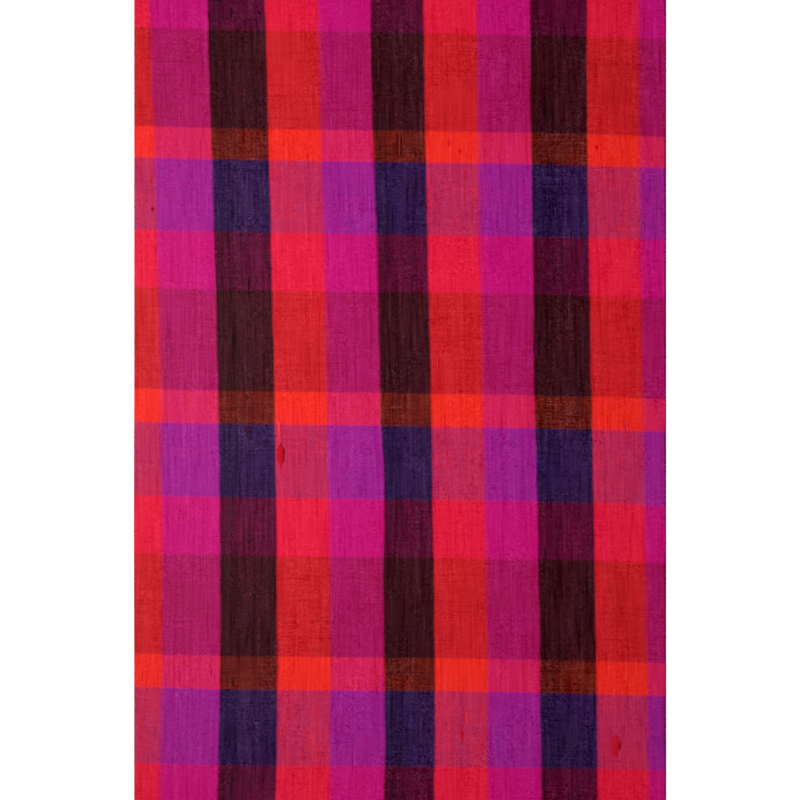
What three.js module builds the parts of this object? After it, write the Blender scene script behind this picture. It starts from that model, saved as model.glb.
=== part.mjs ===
// A cut length of checked silk shantung, lying flat with its right side up.
// Millimetres, +Z up. X runs across the stripes and Y along the slubbed yarns.
// The origin is the middle of the underside, and Z = 0 is the surface that the cloth lies on.

import * as THREE from "three";

// Driving dimensions
const STRIPE = 13.5; // one colour of the striped yarns, on average
const CLOTH_WIDTH = 133; // just under ten stripes
const CLOTH_LENGTH = 220;
const SHEET_THICKNESS = 1; // the cloth with its slubs, which stand proud of it

// Steps of the mesh: about two to a stripe, and closer near the cut edges, where the cloth stands off
const COLUMNS = Math.round((CLOTH_WIDTH / STRIPE) * 2.3);
const ROWS = Math.round((CLOTH_LENGTH / STRIPE) * 2.1);
const CLOSER_AT_EDGES = 0.55; // 0 is even spacing

// Where the crisp cut edge stands a little off the surface, between corners that lie flat: the highest point,
// which is on the edge, how far the rise reaches along X and Y, and its height
const RISES = [
  { side: "top edge", x: 22, y: 110, reachX: 34, reachY: 13, height: 1.3 },
  { side: "left edge", x: -66.5, y: -34, reachX: 13, reachY: 44, height: 0.6 },
  { side: "bottom edge", x: -18, y: -110, reachX: 36, reachY: 14, height: 1.5 },
];

// One rise falls away to the flat cloth with no crease at its top or its foot.
function riseAt(rise, x, y) {
  const away = Math.hypot((x - rise.x) / rise.reachX, (y - rise.y) / rise.reachY);
  if (away >= 1) return 0;
  return rise.height * (1 - away) ** 2 * (1 + 2 * away);
}

// How far the whole thickness of the cloth is lifted off the surface at a place
function liftAt(x, y) {
  return RISES.reduce((sum, rise) => sum + riseAt(rise, x, y), 0);
}

// Moves an even step along a side towards its nearer end, so that steps are closer there.
function drawnToEnds(place, side) {
  const turn = (2 * Math.PI * place) / side;
  return place + (CLOSER_AT_EDGES * side * Math.sin(turn)) / (2 * Math.PI);
}

// The cloth is one sheet of even thickness with plain cut edges.
function clothGeometry() {
  const sheet = new THREE.BoxGeometry(CLOTH_WIDTH, CLOTH_LENGTH, SHEET_THICKNESS, COLUMNS, ROWS, 1);
  sheet.translate(0, 0, SHEET_THICKNESS / 2);
  const points = sheet.getAttribute("position");
  for (let i = 0; i < points.count; i++) {
    const x = drawnToEnds(points.getX(i), CLOTH_WIDTH);
    const y = drawnToEnds(points.getY(i), CLOTH_LENGTH);
    points.setXYZ(i, x, y, points.getZ(i) + liftAt(x, y));
  }
  sheet.computeVertexNormals();
  return sheet;
}

const silk = new THREE.MeshStandardMaterial({ color: 0xb0203f, roughness: 0.55, metalness: 0 });

const cloth = new THREE.Mesh(clothGeometry(), silk);
cloth.name = "cloth";

const shantung = new THREE.Group();
shantung.add(cloth);

export default shantung;
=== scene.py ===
"""A cut length of checked silk shantung, lying flat with its right side up.

Uneven, slubbed yarns run up the cloth, along Y, and finer picks run across it, along X.
Metres, +Z up. The origin is the middle of the cloth's underside.
"""

import math
from typing import NamedTuple

import bmesh
import bpy
import numpy as np
from bpy.props import FloatProperty, FloatVectorProperty, IntProperty, PointerProperty
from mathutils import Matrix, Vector, noise


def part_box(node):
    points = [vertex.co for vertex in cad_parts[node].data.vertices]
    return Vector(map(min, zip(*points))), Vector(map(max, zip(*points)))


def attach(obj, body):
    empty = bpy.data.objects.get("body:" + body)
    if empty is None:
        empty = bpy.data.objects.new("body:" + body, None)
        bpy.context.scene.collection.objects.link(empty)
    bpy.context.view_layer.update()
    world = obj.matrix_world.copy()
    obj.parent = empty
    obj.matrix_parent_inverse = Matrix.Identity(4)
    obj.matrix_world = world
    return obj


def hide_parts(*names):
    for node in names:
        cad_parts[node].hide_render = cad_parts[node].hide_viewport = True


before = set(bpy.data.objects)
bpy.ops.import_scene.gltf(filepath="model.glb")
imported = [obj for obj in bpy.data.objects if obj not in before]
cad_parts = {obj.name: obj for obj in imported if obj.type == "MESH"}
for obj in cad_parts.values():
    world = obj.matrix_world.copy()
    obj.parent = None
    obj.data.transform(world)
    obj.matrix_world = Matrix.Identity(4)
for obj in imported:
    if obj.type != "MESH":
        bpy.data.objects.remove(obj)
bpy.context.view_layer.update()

bl_info = {
    "name": "Checked silk shantung",
    "version": (1, 0, 0),
    "blender": (4, 5, 0),
    "location": "3D View > Sidebar > Shantung",
    "description": "Weaves a cut length of checked silk shantung with its slubs and cut ends",
    "category": "Object",
}

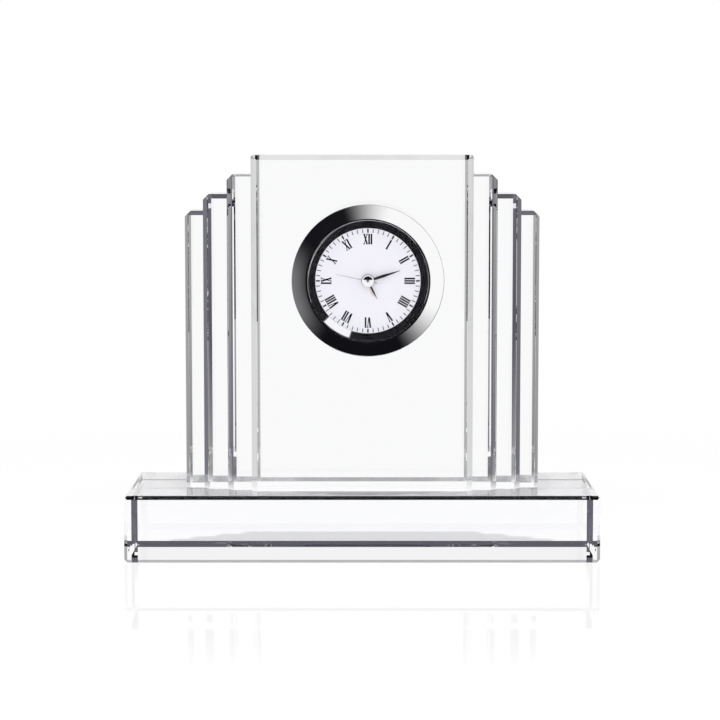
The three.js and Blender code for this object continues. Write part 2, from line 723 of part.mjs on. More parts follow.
function fifthWheel() {
  return sideWheel({
    at: fifthAt,
    wheel: {
      teeth: FIFTH_TEETH,
      module: GOING_MODULE,
      tooth: rotorTooth,
      low: fifthWheelBottom,
      high: fifthWheelTop,
    },
    pinion: {
      teeth: FIFTH_PINION_TEETH,
      module: SECONDS_MODULE,
      tooth: fifthPinionTooth,
      low: fifthWheelTop - PINION_EXTRA,
      high: secondsWheelTop + PINION_EXTRA,
    },
    low: bridgeTop + SEAT_GAP,
    high: plateBottom - SEAT_GAP,
    lowPivot: pivotFoot,
    highPivot: plateTop,
  });
}

const rotorTop = secondsWheelTop + ROTOR_LENGTH / 2;

function rotor() {
  const pinionLow = fifthWheelBottom - PINION_EXTRA;
  const magnetLow = fifthWheelTop + PINION_EXTRA;
  const leaves = toothed(ROTOR_PINION_TEETH, GOING_MODULE, rotorPinionTooth, pinionLow, magnetLow, rotorAt);
  const magnet = rod(ROTOR_RADIUS, magnetLow, rotorTop, rotorAt);
  const arbor = rod(SIDE_ARBOR_RADIUS, bridgeTop + SEAT_GAP, plateBottom - SEAT_GAP, rotorAt);
  const pivots = rod(PIVOT_RADIUS, pivotFoot, plateTop, rotorAt);
  return join([leaves, magnet, arbor, pivots]);
}

// Setting knobs: ridged caps behind the back cover, on stems that end in a pinion
const knobTop = coverBottom - SEAT_GAP;

function settingKnob(at, pinion) {
  const ridgeModule = (2 * KNOB_RADIUS) / (KNOB_RIDGES + 2);
  const ridged = toothed(KNOB_RIDGES, ridgeModule, 0, knobTop - KNOB_HEIGHT, knobTop, at);
  const leaves = toothed(pinion.teeth, pinion.module, pinion.tooth, pinion.low, pinion.high, at);
  const stem = rod(STEM_RADIUS, knobTop - KNOB_HEIGHT / 2, caseFloor - SEAT_GAP, at);
  const pivot = rod(PIVOT_RADIUS, caseFloor - 2 * SEAT_GAP, caseTop - SEAT_GAP, at);
  return join([ridged, leaves, stem, pivot]);
}

const timeSetKnob = () =>
  settingKnob(setAt, {
    teeth: SET_TEETH,
    module: MOTION_MODULE,
    tooth: setTooth,
    low: minuteWheelBottom - PINION_EXTRA,
    high: minuteWheelTop + PINION_EXTRA,
  });

const alarmSetKnob = () =>
  settingKnob(alarmSetAt, {
    teeth: ALARM_SET_TEETH,
    module: ALARM_MODULE,
    tooth: alarmSetTooth,
    low: alarmWheelBottom - PINION_EXTRA,
    high: alarmWheelTop + PINION_EXTRA,
  });

// Step motor: a flat stator loop round the rotor and through the coil
const coilTurn = radians(COIL_ANGLE);
const coilAt = polar(plateRadius - COIL_RADIUS - STATOR_BAR, coilTurn);
const alongCoil = polar(COIL_LENGTH / 2 + STATOR_BAR, coilTurn + RIGHT_ANGLE);
const coilEnds = [coilAt.clone().add(alongCoil), coilAt.clone().sub(alongCoil)];
const statorTop = (fifthWheelTop + PINION_EXTRA + rotorTop + STATOR_THICKNESS) / 2;
const statorBottom = statorTop - STATOR_THICKNESS;

function bar(from, to) {
  const middle = from.clone().add(to).multiplyScalar(0.5);
  const run = to.clone().sub(from);
  return box(run.length() + STATOR_BAR, STATOR_BAR, statorBottom, statorTop, middle, run.angle());
}

function stator() {
  const [farEnd, nearEnd] = coilEnds;
  const outward = polar(1, coilTurn);
  const corner = farEnd.clone().addScaledVector(outward, rotorAt.dot(outward) - farEnd.dot(outward));
  const ring = rod(ROTOR_RADIUS + WHEEL_GAP / 2 + STATOR_RING, statorBottom, statorTop, rotorAt, ROUND);
  const bars = [bar(rotorAt, nearEnd), bar(nearEnd, farEnd), bar(farEnd, corner), bar(corner, rotorAt)];
  const hole = rod(ROTOR_RADIUS + WHEEL_GAP / 2, statorBottom - 1, statorTop + 1, rotorAt);
  return cut(join([ring, ...bars]), [hole]);
}

function coil() {
  const inner = STATOR_BAR / 2 + SEAT_GAP;
  const half = COIL_LENGTH / 2;
  const profile = [[inner, -half], [COIL_RADIUS, -half], [COIL_RADIUS, half], [inner, half]];
  const closed = [...profile, profile[0]].map(([radius, height]) => new THREE.Vector2(radius, height));
  const drawn = new THREE.LatheGeometry(closed, SMALL).rotateZ(coilTurn);
  return solid(drawn.translate(coilAt.x, coilAt.y, (statorTop + statorBottom) / 2));
}

// Circuit board on the bridge, with its chip and quartz can
function circuitBoard() {
  const disc = rod(plateRadius, boardBottom, bridgeBottom, undefined, FINE);
  const keepAt = new THREE.Vector2(BOARD_CUT + plateRadius, 0);
  const keep = box(2 * plateRadius, 2 * plateRadius, boardBottom, bridgeBottom, keepAt);
  const hole = rod(STEM_RADIUS + WHEEL_GAP, boardBottom - 1, bridgeBottom + 1, alarmSetAt);
  return cut(disc.intersect(keep), [hole]);
}

const chip = () => {
  const at = polar(plateRadius - CHIP_SIZE, 0);
  return box(CHIP_SIZE, CHIP_SIZE, bridgeBottom, bridgeBottom + CHIP_HEIGHT, at);
};

function quartzCan() {
  const at = polar(plateRadius - 3 * QUARTZ_RADIUS, radians(52));
  const drawn = new THREE.CylinderGeometry(QUARTZ_RADIUS, QUARTZ_RADIUS, QUARTZ_LENGTH, SMALL);
  const level = bridgeBottom + SEAT_GAP + QUARTZ_RADIUS;
  return solid(drawn.rotateZ(radians(52)).translate(at.x, at.y, level));
}

// Battery, its contacts and the round hatch over it
const hatchTop = coverBottom + HATCH_THICKNESS;
const batteryBottom = hatchTop + SEAT_GAP;
const batteryTop = batteryBottom + BATTERY_HEIGHT;

const battery = () => rod(BATTERY_RADIUS, batteryBottom, batteryTop, batteryAt, ROUND);

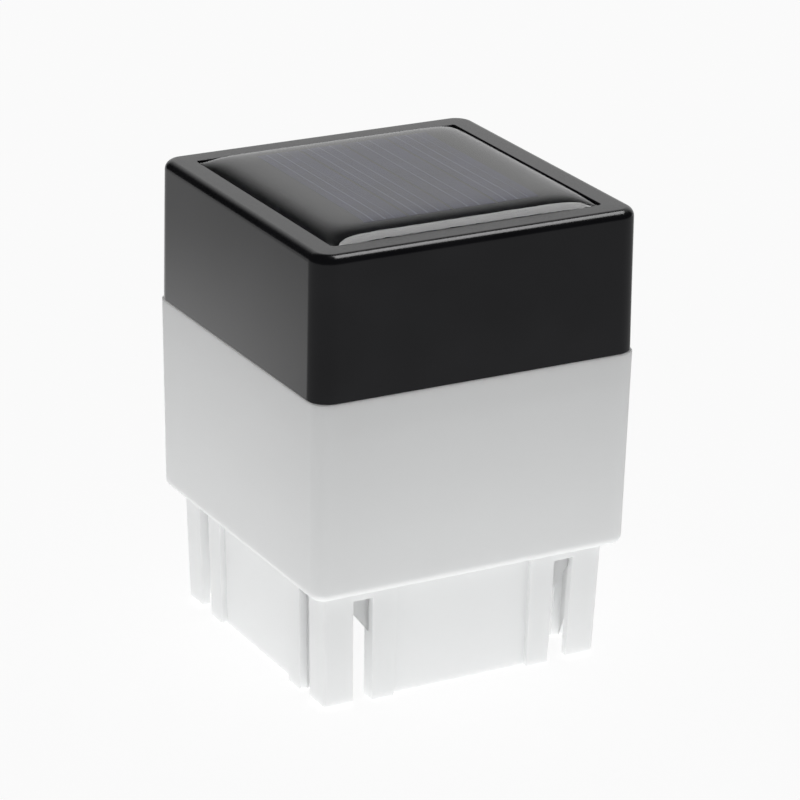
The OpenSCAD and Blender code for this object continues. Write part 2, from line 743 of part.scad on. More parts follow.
module tray_screws() {
    color([0.7, 0.71, 0.73]) for (x = [-1, 1], y = [-1, 1])
        translate([x * screw_place, y * screw_place, tray_z + screw_well - screw_head_h])
            difference() {
                pan_screw(screw_d, screw_l, screw_head_d, screw_head_h);
                cross_recess(screw_head_d, screw_head_h / 2);
            }
}

// ---- Circuit ----

module circuit_board() {
    color([0.08, 0.36, 0.2]) difference() {
        translate([-board_l / 2, board_y - board_w / 2, board_z]) cube([board_l, board_w, board_t]);
        for (x = [-1, 1]) {
            translate([x * post_x, board_y, board_z - cut])
                cylinder(h = board_t + 2 * cut, d = board_screw_d + 4 * screw_gap);
            for (s = [-1, 1]) translate([x * lamp_x + s * leg_pitch / 2, board_y, board_z - cut])
                cylinder(h = board_t + 2 * cut, d = leg_hole_d, $fn = 16);
        }
    }
}

module board_screws() {
    color([0.7, 0.71, 0.73]) for (x = [-1, 1])
        translate([x * post_x, board_y, board_top_z + board_screw_head_h]) mirror([0, 0, 1])
            difference() {
                pan_screw(board_screw_d, board_screw_l, board_screw_head_d, board_screw_head_h);
                cross_recess(board_screw_head_d, board_screw_head_h / 2);
            }
}

module controller_chip() {
    color([0.1, 0.1, 0.11]) translate([0, board_y, board_top_z]) {
        translate([-chip_l / 2, -chip_w / 2, pin_t / 2]) cube([chip_l, chip_w, chip_h]);
        for (i = [0:chip_pins - 1], s = [-1, 1])
            translate([(i - (chip_pins - 1) / 2) * pin_pitch - pin_w / 2,
                    s > 0 ? chip_w / 2 - pin_t : -chip_w / 2 - pin_l, 0])
                cube([pin_w, pin_l + pin_t, pin_t]);
    }
}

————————

• **Given task**: Take the line that contains "const cloth = new", the line that contains "obj.data.transform(world)", and all lines between, and give them again exactly; include no other line.

• **The result**:
const cloth = new THREE.Mesh(clothGeometry(), silk);
cloth.name = "cloth";

const shantung = new THREE.Group();
shantung.add(cloth);

export default shantung;
=== scene.py ===
"""A cut length of checked silk shantung, lying flat with its right side up.

Uneven, slubbed yarns run up the cloth, along Y, and finer picks run across it, along X.
Metres, +Z up. The origin is the middle of the cloth's underside.
"""

import math
from typing import NamedTuple

import bmesh
import bpy
import numpy as np
from bpy.props import FloatProperty, FloatVectorProperty, IntProperty, PointerProperty
from mathutils import Matrix, Vector, noise


def part_box(node):
    points = [vertex.co for vertex in cad_parts[node].data.vertices]
    return Vector(map(min, zip(*points))), Vector(map(max, zip(*points)))


def attach(obj, body):
    empty = bpy.data.objects.get("body:" + body)
    if empty is None:
        empty = bpy.data.objects.new("body:" + body, None)
        bpy.context.scene.collection.objects.link(empty)
    bpy.context.view_layer.update()
    world = obj.matrix_world.copy()
    obj.parent = empty
    obj.matrix_parent_inverse = Matrix.Identity(4)
    obj.matrix_world = world
    return obj


def hide_parts(*names):
    for node in names:
        cad_parts[node].hide_render = cad_parts[node].hide_viewport = True


before = set(bpy.data.objects)
bpy.ops.import_scene.gltf(filepath="model.glb")
imported = [obj for obj in bpy.data.objects if obj not in before]
cad_parts = {obj.name: obj for obj in imported if obj.type == "MESH"}
for obj in cad_parts.values():
    world = obj.matrix_world.copy()
    obj.parent = None
    obj.data.transform(world)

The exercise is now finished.